It’s going to be a great (season). It’s going to be one where people can see one of the most famous operas of all time and also see two operas that we’ve never presented here in Salt Lake City. —Christopher McBeth, Utah Opera artistic director

SALT LAKE CITY — Hours of brainstorming, planning and coordinating culminate in the announcements of the 2014-2015 Utah Symphony and Utah Opera seasons.

“Making a season is like a puzzle. First, it’s very messy — you have millions of ideas,” Thierry Fischer, Utah Symphony music director, said in an interview with the Deseret News. “It’s a mix between your artistic ideals and what your audience needs and also to keep creative as well.”

Each arm of the Utah Symphony and Utah Opera organization published its upcoming programs through news releases, with a video accompanying the opera announcement. Intersections will occur between the two branches of the organization as Fischer joins the Utah Opera as conductor for the production of “The Rake’s Progress” in May 2015, and with the reintroduction of a Chamber Music Series in Park City that will correspond with operas opening at the Utah Opera.

“This will certainly be one of the most sensational seasons ever offered by Utah Opera,” Christopher McBeth, Utah Opera artistic director, said in a news release.

The Utah Symphony will continue its Masterworks series with 18 performances, 11 of which will be conducted by Fischer. Time is set aside before each of these performances for audience members to ask the conductor questions and hear historical context, rehearsal anecdotes and information about the composers.
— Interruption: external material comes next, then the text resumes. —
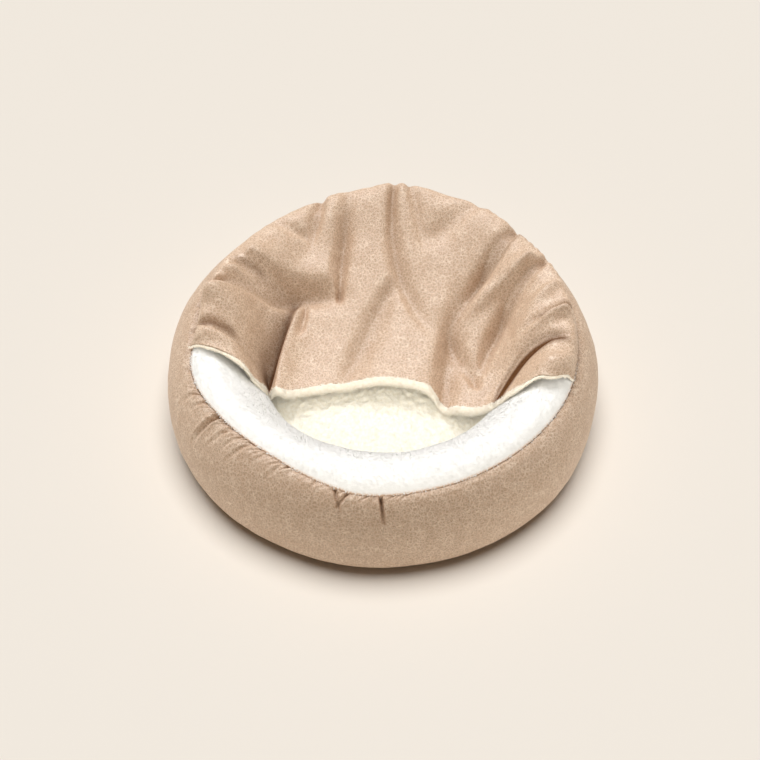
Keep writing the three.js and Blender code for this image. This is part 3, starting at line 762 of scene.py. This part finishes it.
def wall_upper(angle):
    """The wall from the seam to the belt: a quarter of a superellipse, drawn in by the
    pleats, gathers, waves and dents; and its painted shade in the creases, with its dark
    stitched line."""
    seam = seam_value("radius", angle) + SEAM_GAP / 2
    width = OUTER_RADIUS - CROWN_RADIUS
    rise = CROWN_HEIGHT + seam_value("lift", angle) - BELT_HEIGHT
    start = np.arccos(((seam - CROWN_RADIUS) / width) ** (UPPER_ROUND / 2))
    t = np.linspace(0, 1, WALL_UPPER_ROWS)[None, :] ** WALL_ROW_BUNCH
    run = t * (width + rise) * WALL_RUN
    pleats = pleat_depth(angle, t / 2)
    gathers = gather_depth(angle, run, "wall")
    dents = uneven(around(OUTER_RADIUS, angle, DENTS_UPPER * t), WALL_DENTS)
    inset = pleats + gathers - wall_wave(angle, t / 2) + dents
    turn = start * (1 - t)
    radius = np.maximum(CROWN_RADIUS + (width - inset) * np.cos(turn) ** (2 / UPPER_ROUND), seam)
    z = BELT_HEIGHT + (rise - inset) * np.sin(turn) ** (2 / UPPER_ROUND) - seam_dip(radius, angle)
    return around(radius, angle, z), wall_painted_shade_and_seam(angle, run, pleats, gathers)


def wall_lower(angle):
    """The wall from below the belt to the floor: a quarter of a squarer superellipse."""
    width = OUTER_RADIUS - CROWN_RADIUS
    t = np.linspace(0, WALL_LOWER_END, WALL_LOWER_ROWS)[None, 1:]
    turn = t * np.pi / 2
    dents = uneven(around(OUTER_RADIUS, angle, DENTS_UPPER + DENTS_LOWER * t), WALL_DENTS)
    inset = pleat_depth(angle, 0.5 + t / 2) - wall_wave(angle, 0.5 + t / 2) + dents
    radius = CROWN_RADIUS + (width - inset) * np.cos(turn) ** (2 / LOWER_ROUND)
    z = np.maximum(BELT_HEIGHT * (1 - np.sin(turn) ** (2 / LOWER_ROUND)), UNDERSIDE)
    return around(radius, angle, z)


def wall_points():
    """The outer wall, from the seam over the belt to the edge of its flat underside;
    the last square closes it inside the ring."""
    angle = wall_angles()
    upper, upper_shade_and_seam = wall_upper(angle)
    split = np.full_like(angle, SPLIT_RADIUS + SEAM_GAP / 2)
    grid = np.concatenate([upper, wall_lower(angle), around(split, angle, UNDERSIDE)], axis=1)
    creases = np.zeros(grid.shape[:2])
    creases[:, :WALL_UPPER_ROWS] = upper_shade_and_seam
    return grid[::-1], creases[::-1]


def plush_skin(angle, seam):
    """The plush from the seam over the crown to the foot at the seat, raised along its
    normal by soft noise for its uneven filling and pile; and how thin its pile is."""
    t = np.linspace(0, 1, PLUSH_CROWN_ROWS)[None, :-1]
    radius = mix(seam, CROWN_RADIUS, t)
    crown = around(radius, angle, outer_height(radius, angle) - seam_dip(radius, angle))
    thin = seam_line((seam - radius) * SEAM_THIN)
    t = np.linspace(0, 1, PLUSH_SLOPE_ROWS)[None, :]
    radius = mix(CROWN_RADIUS, foot_radius(angle), 1 - (1 - t) ** PLUSH_ROW_BUNCH)
    slope = around(radius, angle, inner_height(radius, angle))
    skin = np.concatenate([crown, slope], axis=1)
    row = np.arange(PLUSH_SKIN_ROWS)
    fade = ease(share(row, 0, PLUSH_FADE_ROWS)) * ease(share(row[::-1], 0, PLUSH_FADE_ROWS))
    puffs = uneven(skin, PLUSH_PUFFS) * fade
    return skin + outward(skin, (True, False)) * puffs[..., None], thin


def plush_points():
    """The plush half of the ring: its skin and its flat underside; the last square
    closes it inside the ring."""
    angle = full_turn(PLUSH_COLUMNS)
    skin, thin_crown = plush_skin(angle, seam_value("radius", angle) - SEAM_GAP / 2)
    foot = around(foot_radius(angle), angle, UNDERSIDE)
    split = around(np.full_like(angle, SPLIT_RADIUS - SEAM_GAP / 2), angle, UNDERSIDE)
    grid = np.concatenate([skin, foot, split], axis=1)
    thin = np.zeros(grid.shape[:2])
    thin[:, :PLUSH_CROWN_ROWS - 1] = thin_crown
    return grid, thin


wall_grid, wall_shade_and_seam = wall_points()
outer_wall = grid_piece("suede_wall", wall_grid, (True, True), SUEDE, wall_shade_and_seam)
plush_grid, plush_thin = plush_points()
plush_ring = grid_piece("plush_bolster", plush_grid, (True, True), PLUSH, plush_thin)


# Seat pad and base panel

SEAT_COLUMNS = 400
SEAT_TOP_ROWS = 78
SEAT_FIRST_RING = 0.012
SEAT_SIDE_ROWS = 16
BASE_COLUMNS = 256
BASE_RIM_ROWS = 9
BASE_RINGS = (0.3, 0.6, 0.9)


def round_piece(name, rings, middles, material):
    """A closed round body from rings of points, its first and last rings closed by
    the two middle points."""
    columns, rows = rings.shape[:2]
    faces = grid_faces(columns, rows, (True, False)).tolist()
    first, last = columns * rows, columns * rows + 1
    i = np.arange(columns)
    right = (i + 1) % columns
    end = rows - 1
    faces += np.stack([right * rows, i * rows, np.full_like(i, first)], -1).tolist()
    faces += np.stack([i * rows + end, right * rows + end, np.full_like(i, last)], -1).tolist()
    vertices = np.concatenate([rings.reshape(-1, 3), middles])
    return make_piece(name, vertices, faces, material)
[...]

The 2015-2016 season will mark the 75th anniversary of the Utah Symphony. In order to celebrate the occasion, Fischer planned what he calls “a massive orchestra project.” The symphony will commence a two-season Mahler symphony cycle during the 2014-2015 season, saluting the work of Maurice Abravanel, who served as director of the symphony for more than 30 years and recorded Mahler’s complete symphonies.

“I just thought for such a big anniversary it’s good to pay tribute and honor him by bringing to life his legendary recordings,” Fischer said.

The symphony’s family and education series will continue with performances of “Here Comes Santa Claus,” “Peter and the Wolf,” “Peter Pan and Other Adventures” and a concert for children with special needs and their families.

“We are making music and knowledge and pleasure accessible and creating the next generation of listeners, players and music lovers,” Fischer said about the program.

Additional highlights include performances by former “Tonight Show” bandleader Doc Severinsen, instrumental group Pink Martini, soprano artist-in-residence Celena Shafer and pianist Yefim Bronfman, who Fischer said is currently the “best” and “most sought-after” pianist in the world.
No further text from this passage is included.